Wandering Jew - On Stage, and In Other Media

On Stage, and In Other Media

Fromental Halévy's opera Le juif errant, based on the novel by Sue, was premiered at the Paris Opera (Salle Le Peletier) on 23 April 1852, and had 48 further performances over two seasons. The music was sufficiently popular to generate a Wandering Jew Mazurka, a Wandering Jew Waltz, and a Wandering Jew Polka.

A Hebrew-language play titled "The Eternal Jew" premiered at the Moscow Habimah Theatre in 1919 and was performed at The Habima Theatre in New York in 1926.

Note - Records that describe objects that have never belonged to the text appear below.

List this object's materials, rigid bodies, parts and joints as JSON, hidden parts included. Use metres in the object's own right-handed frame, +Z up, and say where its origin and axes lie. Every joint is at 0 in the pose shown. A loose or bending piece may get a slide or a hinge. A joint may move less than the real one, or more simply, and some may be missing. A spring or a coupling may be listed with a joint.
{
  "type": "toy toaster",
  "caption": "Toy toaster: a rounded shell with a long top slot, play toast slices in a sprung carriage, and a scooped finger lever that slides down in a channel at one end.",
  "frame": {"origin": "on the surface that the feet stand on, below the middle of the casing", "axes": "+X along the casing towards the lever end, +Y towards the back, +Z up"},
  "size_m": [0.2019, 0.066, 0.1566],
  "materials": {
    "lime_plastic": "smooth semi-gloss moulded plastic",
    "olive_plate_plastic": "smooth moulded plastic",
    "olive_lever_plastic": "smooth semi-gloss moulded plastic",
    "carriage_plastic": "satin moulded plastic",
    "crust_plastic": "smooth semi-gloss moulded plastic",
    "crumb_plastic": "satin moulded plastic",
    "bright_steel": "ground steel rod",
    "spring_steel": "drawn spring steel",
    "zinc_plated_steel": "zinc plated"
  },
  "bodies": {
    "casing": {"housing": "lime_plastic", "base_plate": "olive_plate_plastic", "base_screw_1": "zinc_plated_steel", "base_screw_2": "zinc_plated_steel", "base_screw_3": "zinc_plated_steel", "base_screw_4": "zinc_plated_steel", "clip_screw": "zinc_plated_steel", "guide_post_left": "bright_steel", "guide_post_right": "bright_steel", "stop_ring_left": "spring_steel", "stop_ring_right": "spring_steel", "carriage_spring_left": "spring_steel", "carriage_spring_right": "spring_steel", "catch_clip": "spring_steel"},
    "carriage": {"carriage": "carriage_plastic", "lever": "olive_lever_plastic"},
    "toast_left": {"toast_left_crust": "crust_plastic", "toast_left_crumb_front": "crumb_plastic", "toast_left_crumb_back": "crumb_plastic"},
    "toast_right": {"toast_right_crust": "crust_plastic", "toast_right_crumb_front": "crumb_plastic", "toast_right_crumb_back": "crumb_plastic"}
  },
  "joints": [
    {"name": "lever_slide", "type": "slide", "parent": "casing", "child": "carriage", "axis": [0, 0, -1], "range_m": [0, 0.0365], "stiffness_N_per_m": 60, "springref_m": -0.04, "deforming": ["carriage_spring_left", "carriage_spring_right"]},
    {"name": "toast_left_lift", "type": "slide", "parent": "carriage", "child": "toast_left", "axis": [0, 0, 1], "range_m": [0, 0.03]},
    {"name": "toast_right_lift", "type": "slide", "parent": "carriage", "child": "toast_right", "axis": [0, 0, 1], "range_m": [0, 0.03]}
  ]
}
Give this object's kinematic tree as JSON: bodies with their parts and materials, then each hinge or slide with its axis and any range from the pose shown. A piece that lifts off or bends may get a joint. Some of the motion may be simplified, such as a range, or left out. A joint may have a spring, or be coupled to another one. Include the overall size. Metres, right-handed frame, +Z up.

There have been several films on the topic of The Wandering Jew. In 1933, the Jewish Talking Picture Company released a Yiddish-language film entitled The Eternal Jew. A 1934 British version The Wandering Jew, starring Conrad Veidt in the title role, and entitled The Eternal Jew, is based on the stage play by E. Temple Thurston, and attempts to tell the legend literally, taking the Jew from Biblical times all the way to the Spanish Inquisition. This version was also made as The Wandering Jew a silent film in 1923, starring Matheson Lang in his original stage role. The play had been produced both in London and on Broadway. Co-produced in the U.S. by David Belasco, it had played on Broadway in 1921. The play "Spikenard", (1930) by C.E. Lawrence, has the Jew wander an unhabitanted Earth along with Judas and the Impenitent thief. Still another film version of the story, made in Italy in 1948, starred Vittorio Gassman. A propaganda 'documentary' film made in Germany in 1940 and entitled Der Ewige Jude (The Eternal Jew), reflected National Socialist anti-Semitism, linking the legend with alleged Jewish malpractices over the ages. In the 1988 film The Seventh Sign the Wandering Jew appears as a Father Lucci, who identifies himself as the centuries old Cartaphilus, Pilate's porter, who took part in the scourging of Jesus before his crucifixion.

The British actor Donald Wolfit made his debut as the Wandering Jew in a stage adaption in London in 1924. Glen Berger's 2001 play Underneath the Lintel is a monologue by a Dutch librarian who delves into the history of a book which is returned 113 years overdue, and becomes convinced that the borrower was the Wandering Jew.